• [What this task involves] Include in the output exactly the lines from the opening of the data through the line containing "matt glazed face.", and nothing more.

═══ Provided data

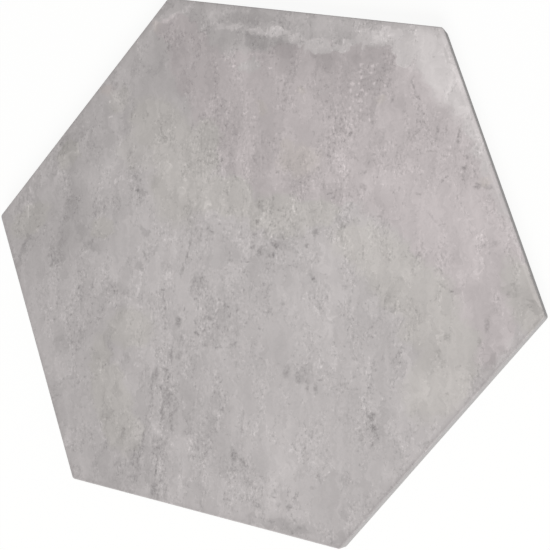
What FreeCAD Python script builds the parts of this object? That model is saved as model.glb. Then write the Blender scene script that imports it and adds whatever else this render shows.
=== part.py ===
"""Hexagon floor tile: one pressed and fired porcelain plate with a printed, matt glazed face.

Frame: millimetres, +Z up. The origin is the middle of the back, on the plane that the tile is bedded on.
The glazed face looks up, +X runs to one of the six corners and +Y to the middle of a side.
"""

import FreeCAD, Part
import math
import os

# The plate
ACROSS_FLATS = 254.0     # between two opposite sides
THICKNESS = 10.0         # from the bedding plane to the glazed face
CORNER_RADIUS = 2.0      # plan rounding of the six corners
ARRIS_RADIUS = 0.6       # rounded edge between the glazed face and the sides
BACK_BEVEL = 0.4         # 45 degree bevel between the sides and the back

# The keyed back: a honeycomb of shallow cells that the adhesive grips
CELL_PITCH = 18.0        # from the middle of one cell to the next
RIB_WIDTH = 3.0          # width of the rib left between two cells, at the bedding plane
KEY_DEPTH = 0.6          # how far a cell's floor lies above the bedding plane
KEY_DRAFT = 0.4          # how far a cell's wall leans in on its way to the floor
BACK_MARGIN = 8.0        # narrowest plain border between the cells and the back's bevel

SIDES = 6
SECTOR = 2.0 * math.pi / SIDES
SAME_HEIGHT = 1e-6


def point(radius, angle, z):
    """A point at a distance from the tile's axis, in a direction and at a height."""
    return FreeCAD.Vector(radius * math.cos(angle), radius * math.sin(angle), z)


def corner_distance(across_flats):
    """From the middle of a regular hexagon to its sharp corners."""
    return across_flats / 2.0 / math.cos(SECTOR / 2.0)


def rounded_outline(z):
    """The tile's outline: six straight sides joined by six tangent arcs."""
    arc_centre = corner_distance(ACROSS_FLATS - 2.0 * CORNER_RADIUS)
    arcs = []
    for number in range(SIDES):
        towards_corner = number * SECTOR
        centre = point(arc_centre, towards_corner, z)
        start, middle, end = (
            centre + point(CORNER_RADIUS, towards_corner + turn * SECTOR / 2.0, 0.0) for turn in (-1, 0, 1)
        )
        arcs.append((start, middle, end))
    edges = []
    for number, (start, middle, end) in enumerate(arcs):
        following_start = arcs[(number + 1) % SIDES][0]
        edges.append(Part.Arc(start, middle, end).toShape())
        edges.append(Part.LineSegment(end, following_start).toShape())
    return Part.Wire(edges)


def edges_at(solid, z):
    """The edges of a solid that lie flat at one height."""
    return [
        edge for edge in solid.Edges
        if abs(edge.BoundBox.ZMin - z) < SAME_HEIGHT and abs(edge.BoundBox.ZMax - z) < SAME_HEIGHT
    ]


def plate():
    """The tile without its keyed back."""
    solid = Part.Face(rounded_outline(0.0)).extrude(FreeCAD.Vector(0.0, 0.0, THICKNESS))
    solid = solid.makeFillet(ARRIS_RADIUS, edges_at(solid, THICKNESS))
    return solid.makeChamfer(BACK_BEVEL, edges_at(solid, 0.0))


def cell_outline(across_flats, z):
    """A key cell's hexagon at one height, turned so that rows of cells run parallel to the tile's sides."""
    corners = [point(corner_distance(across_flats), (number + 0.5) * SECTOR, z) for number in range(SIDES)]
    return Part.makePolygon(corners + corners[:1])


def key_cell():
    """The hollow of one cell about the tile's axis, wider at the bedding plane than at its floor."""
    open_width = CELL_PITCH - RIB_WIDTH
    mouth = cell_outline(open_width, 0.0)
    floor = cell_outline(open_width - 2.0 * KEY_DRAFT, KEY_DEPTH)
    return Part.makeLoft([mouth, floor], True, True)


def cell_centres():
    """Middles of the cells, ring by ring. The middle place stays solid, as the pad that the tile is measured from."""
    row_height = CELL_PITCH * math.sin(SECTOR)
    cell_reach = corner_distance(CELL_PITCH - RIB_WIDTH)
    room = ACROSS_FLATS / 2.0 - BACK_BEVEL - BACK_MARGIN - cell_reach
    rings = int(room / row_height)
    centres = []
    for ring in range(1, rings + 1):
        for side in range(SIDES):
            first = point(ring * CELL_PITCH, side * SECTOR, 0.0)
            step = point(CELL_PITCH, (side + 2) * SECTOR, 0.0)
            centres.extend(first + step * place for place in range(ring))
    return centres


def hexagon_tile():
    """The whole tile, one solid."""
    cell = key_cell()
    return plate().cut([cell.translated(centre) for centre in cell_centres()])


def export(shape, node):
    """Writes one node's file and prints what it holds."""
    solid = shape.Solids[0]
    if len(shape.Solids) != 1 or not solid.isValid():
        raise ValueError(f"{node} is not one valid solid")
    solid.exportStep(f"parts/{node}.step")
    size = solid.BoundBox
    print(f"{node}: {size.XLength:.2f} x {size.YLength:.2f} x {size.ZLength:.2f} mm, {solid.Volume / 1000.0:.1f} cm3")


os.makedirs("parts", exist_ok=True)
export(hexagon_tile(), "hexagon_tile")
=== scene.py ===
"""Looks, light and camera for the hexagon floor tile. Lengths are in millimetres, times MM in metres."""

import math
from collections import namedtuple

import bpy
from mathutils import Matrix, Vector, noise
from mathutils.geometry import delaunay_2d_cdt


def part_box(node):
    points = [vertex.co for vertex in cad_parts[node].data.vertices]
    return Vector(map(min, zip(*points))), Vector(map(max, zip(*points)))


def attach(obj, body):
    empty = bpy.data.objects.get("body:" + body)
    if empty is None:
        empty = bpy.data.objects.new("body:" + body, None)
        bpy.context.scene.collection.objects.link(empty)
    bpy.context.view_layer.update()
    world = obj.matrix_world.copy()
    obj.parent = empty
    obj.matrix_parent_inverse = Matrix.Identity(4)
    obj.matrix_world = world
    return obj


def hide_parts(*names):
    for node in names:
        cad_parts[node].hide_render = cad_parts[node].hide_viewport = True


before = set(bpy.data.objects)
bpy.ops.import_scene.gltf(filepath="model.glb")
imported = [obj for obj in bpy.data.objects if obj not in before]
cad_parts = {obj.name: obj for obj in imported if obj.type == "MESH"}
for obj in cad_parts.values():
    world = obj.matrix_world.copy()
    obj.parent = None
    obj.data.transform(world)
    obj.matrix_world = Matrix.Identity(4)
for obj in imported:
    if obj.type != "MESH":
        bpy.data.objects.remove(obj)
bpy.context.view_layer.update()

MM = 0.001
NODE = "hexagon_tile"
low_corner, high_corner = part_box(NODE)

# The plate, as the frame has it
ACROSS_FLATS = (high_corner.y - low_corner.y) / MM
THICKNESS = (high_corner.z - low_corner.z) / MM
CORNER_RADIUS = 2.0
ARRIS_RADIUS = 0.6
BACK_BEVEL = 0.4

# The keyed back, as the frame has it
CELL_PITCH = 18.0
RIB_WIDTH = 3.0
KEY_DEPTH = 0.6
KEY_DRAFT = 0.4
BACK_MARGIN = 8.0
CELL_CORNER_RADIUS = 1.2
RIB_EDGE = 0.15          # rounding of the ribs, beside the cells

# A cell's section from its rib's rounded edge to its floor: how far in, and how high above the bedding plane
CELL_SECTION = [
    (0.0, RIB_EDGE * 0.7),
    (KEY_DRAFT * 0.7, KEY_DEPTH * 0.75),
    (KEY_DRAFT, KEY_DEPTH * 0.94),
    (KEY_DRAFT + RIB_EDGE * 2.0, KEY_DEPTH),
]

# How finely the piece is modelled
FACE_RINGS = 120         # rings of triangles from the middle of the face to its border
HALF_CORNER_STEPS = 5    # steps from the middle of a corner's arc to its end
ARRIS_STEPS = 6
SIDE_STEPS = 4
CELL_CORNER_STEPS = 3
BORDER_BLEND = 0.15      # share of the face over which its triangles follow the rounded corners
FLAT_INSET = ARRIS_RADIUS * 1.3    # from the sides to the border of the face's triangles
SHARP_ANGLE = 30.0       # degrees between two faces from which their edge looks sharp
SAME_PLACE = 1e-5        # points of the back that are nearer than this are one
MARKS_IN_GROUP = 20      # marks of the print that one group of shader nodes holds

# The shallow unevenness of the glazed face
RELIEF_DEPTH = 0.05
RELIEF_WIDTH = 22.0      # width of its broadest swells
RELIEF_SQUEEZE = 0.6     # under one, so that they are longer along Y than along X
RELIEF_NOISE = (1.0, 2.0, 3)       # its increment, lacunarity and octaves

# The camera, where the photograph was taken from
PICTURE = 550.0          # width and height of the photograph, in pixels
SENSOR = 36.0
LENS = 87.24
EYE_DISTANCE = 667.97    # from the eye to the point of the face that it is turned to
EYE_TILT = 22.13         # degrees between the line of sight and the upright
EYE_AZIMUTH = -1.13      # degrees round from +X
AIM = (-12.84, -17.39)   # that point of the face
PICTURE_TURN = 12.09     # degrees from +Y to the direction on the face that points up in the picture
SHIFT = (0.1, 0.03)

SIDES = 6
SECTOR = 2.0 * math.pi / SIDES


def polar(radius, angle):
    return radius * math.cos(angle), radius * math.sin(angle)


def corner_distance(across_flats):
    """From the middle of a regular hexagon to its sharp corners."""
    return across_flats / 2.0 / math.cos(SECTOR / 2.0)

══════

• [Response to the task]
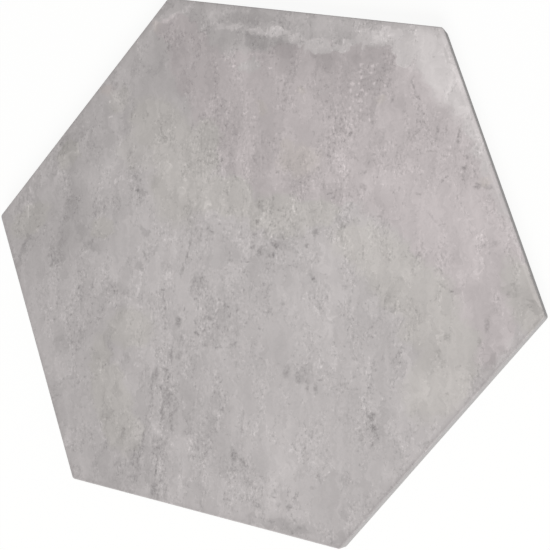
What FreeCAD Python script builds the parts of this object? That model is saved as model.glb. Then write the Blender scene script that imports it and adds whatever else this render shows.
=== part.py ===
"""Hexagon floor tile: one pressed and fired porcelain plate with a printed, matt glazed face.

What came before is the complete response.